**JOB:** Collect all lines below with the string "object".

**DATA ROWS:**
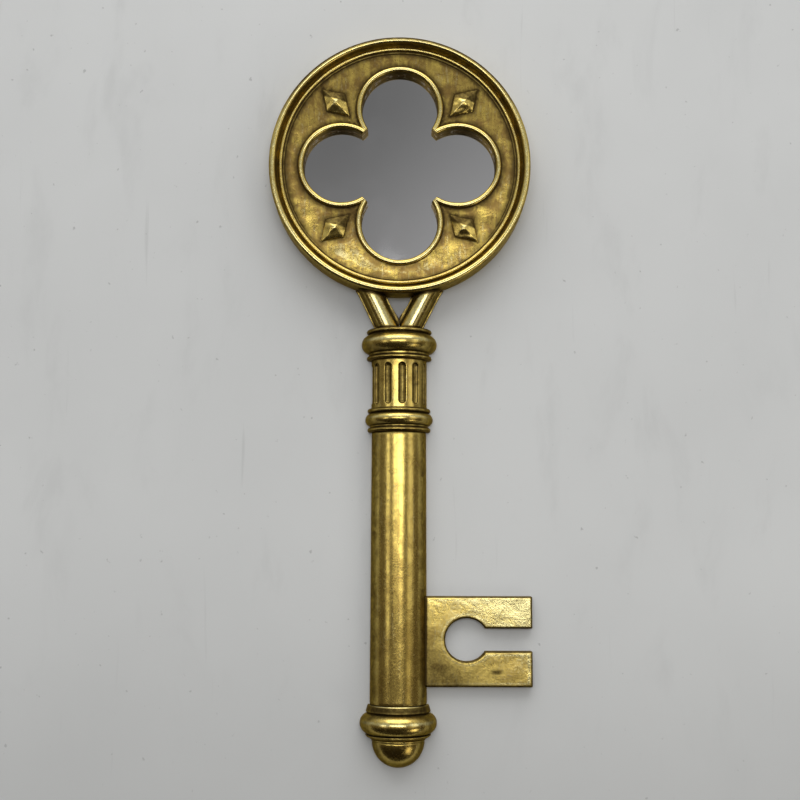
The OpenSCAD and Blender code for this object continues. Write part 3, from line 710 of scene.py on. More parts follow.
def ring_of(outer, middle, radius):
    """A round moulding of a turned profile: (kind, radius of its middle, distance down, radius of the round)."""
    return "round", outer - radius, middle, radius


def profile_radius(features, down):
    """Outer radius of a turned profile at one distance down."""
    best = 0.0
    for feature in features:
        if feature[0] == "round":
            _, middle, at, r = feature
            gap = r * r - (down - at) ** 2
            if gap >= 0:
                best = max(best, middle + math.sqrt(gap))
        else:
            best = max(best, float(np.interp(down, feature[1], feature[2])))
    return best


def profile_points(features, top, bottom, step):
    """Distances down and radii along a turned profile, closely spaced where it curves."""
    downs = list(np.linspace(top, bottom, max(2, math.ceil((bottom - top) / step))))
    for feature in features:
        if feature[0] == "round":
            at, r = feature[2:]
            downs += [at + r * math.sin(t) for t in np.linspace(-math.pi / 2, math.pi / 2, 8 + int(r * 3))]
        else:
            downs += list(feature[1])
    downs = sorted(d for d in downs if top <= d <= bottom)
    kept = [downs[0]]
    for d in downs[1:]:
        if d - kept[-1] > 0.02:
            kept.append(d)
    kept[-1] = bottom
    return np.array(kept), np.array([profile_radius(features, d) for d in kept])


# The end collar's flare and foot below its top, and the foot below its skirt, as distances down and radii
FLARE_DOWN, FLARE_RADII = (0, 2, 4, 4.9, 5.4, 5.7, 6.1), [25.1, 25.6, 26.2, 26.5, 26.6, 26.4, 25.2]
SKIRT_DOWN, SKIRT_RADII = (0, 0.8, 1.2, 1.8, 2.6, 3.3, 3.7), [26.7, 26.9, 26.6, 26.0, 24.8, 22.9, 21.0]


class TurnedStem:
    """The outline of all turned parts together, from the neck down to the dome, by the names of their nodes."""

    def __init__(self, stem):
        nodes = ("upper_collar", "fluted_drum", "lower_collar", "shank", "end_collar", "finial_dome")
        ends = [down_to(nodes[0])[0]] + [down_to(node)[1] for node in nodes]
        self.spans = dict(zip(nodes, zip(ends, ends[1:])))
        top, drum_top, drum_end, shank_top, shank_end, dome_mid, foot = ends
        fat_up, fat_low, fat_end = top + 4.1 + 8.3, drum_end + 3.8 + 5.5, shank_end + 5.6 + 0.6 + 8.8
        skirt = fat_end + 8.8
        dome = radius_of("finial_dome") / MM
        spread = np.sin(np.linspace(0, math.pi / 2, 40))
        self.features = {
            "upper_collar": [("line", [top, drum_top], [25.4, 25.4]), ring_of(27.3, top + 1.9, 1.9),
                             ring_of(31.6, fat_up, 8.3), ring_of(27.3, drum_top - 2.1, 2.1)],
            "fluted_drum": [("line", [drum_top, drum_end], [stem.drum / MM] * 2)],
            "lower_collar": [("line", [drum_end, shank_top], [24.3, 24.3]), ring_of(26.4, drum_end + 1.9, 1.9),
                             ring_of(28.3, fat_low, 5.5), ring_of(26.4, shank_top - 2.1, 2.1)],
            "shank": [("line", [shank_top, shank_end], [stem.shank_top / MM, stem.shank_foot / MM])],
            "end_collar": [("line", [shank_end + d for d in FLARE_DOWN] + [skirt - 0.4]
                            + [skirt + d for d in SKIRT_DOWN] + [dome_mid],
                            FLARE_RADII + [25.2] + SKIRT_RADII + [20.9]),
                           ring_of(31.7, fat_end, 8.8), ring_of(22.1, skirt + 4.5, 1.1)],
            "finial_dome": [("line", list(dome_mid + dome * spread),
                             list(dome * np.sqrt(np.clip(1 - spread ** 2, 0, 1))))]}
        self.flare = shank_end
        self.creases = (top + 3.9, drum_top - 4.2, drum_end + 3.8, shank_top - 4.2, shank_end + 6.0, skirt - 0.3)
        self.fat = ((fat_up, 8.3), (fat_low, 5.5), (fat_end, 8.8))
        self.thin = ((top + 1.9, 1.9), (drum_top - 2.1, 2.1), (drum_end + 1.9, 1.9), (shank_top - 2.1, 2.1),
                     (shank_end + 4.3, 1.5), (skirt + 0.9, 1.2))
        self.fine = np.arange(top - 6, foot, 0.1)
        radii = np.zeros(len(self.fine))
        for node, (low, high) in self.spans.items():
            for k in np.flatnonzero((self.fine >= low) & (self.fine <= high)):
                radii[k] = max(radii[k], profile_radius(self.features[node], self.fine[k]))
        radii[self.fine < top] = 24
        self.near = self.blur(radii, 9)
        self.wide = self.blur(radii, 38)

    @staticmethod
    def blur(values, reach):
        """The values averaged with their neighbours within a number of steps."""
        padded = np.concatenate([np.full(reach, values[0]), values, np.full(reach, values[-1])])
        weights = np.exp(-(np.arange(-reach, reach + 1) / (reach * 0.55)) ** 2)
        return np.convolve(padded, weights / weights.sum(), mode="valid")

    def ring_wash(self, downs):
        """Glaze that stays on the thin rings beside their crests."""
        wash = np.zeros(len(downs))
        for middle, half in self.thin:
            gap = np.abs(downs - middle)
            on_ring = np.clip((half + 0.5 - gap) / 0.5, 0, 1)
            wash = np.maximum(wash, 0.75 * on_ring * np.clip(gap / 0.6 - 0.2, 0, 1))
        return wash

    def marks(self, downs, radii):
        """Glaze and rubbing along the turned outline, with painted shade and highlights on the tori and the flare.
        """
        near = np.interp(downs, self.fine, self.near)
        wide = np.interp(downs, self.fine, self.wide)
        groove = np.maximum(np.clip((near - radii) / 0.75, 0, 1), np.clip((wide - radii) / 2.2, 0, 1) * 0.75)
        groove = np.maximum(groove, self.ring_wash(downs))
        for crease in self.creases:
            groove = np.maximum(groove, fade(downs - crease, 0.9))
        rub = np.maximum(np.clip((radii - near) / 0.5, 0, 1), np.clip((radii - wide) / 2.0, 0, 1) * 0.7)
        for middle, half in self.fat:
            across = (downs - middle) / half
            on = np.abs(across) < 1
            # Painted shade on each torus's top and lower part
            above = 0.5 * np.clip((-across - 0.55) / 0.25, 0, 1)
            below = 0.38 * np.clip((across - 0.1) / 0.3, 0, 1)
            groove = np.where(on, np.maximum.reduce([groove, above, below]), groove)
            # A painted highlight just above each torus's middle
            rub = np.where(on, np.maximum(rub * 0.6, 0.75 * fade(across + 0.25, 0.3)), rub)
        # Painted shade on the end collar's flare below the shank
        flare = 0.72 * np.clip((downs - self.flare) / 0.3, 0, 1) * (downs < self.flare + 4.2)
        return np.maximum(groove, flare), rub


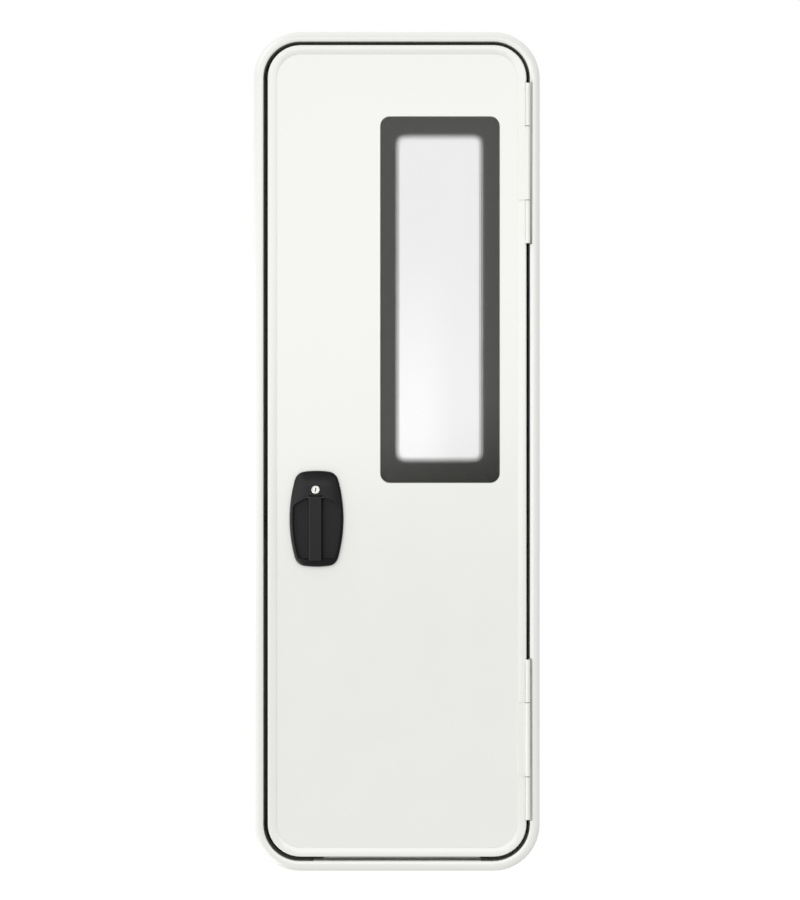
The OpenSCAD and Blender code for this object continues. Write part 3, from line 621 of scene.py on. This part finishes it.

**EXPECTED ANSWER:**
The OpenSCAD and Blender code for this object continues. Write part 3, from line 710 of scene.py on. More parts follow.
The OpenSCAD and Blender code for this object continues. Write part 3, from line 621 of scene.py on. This part finishes it.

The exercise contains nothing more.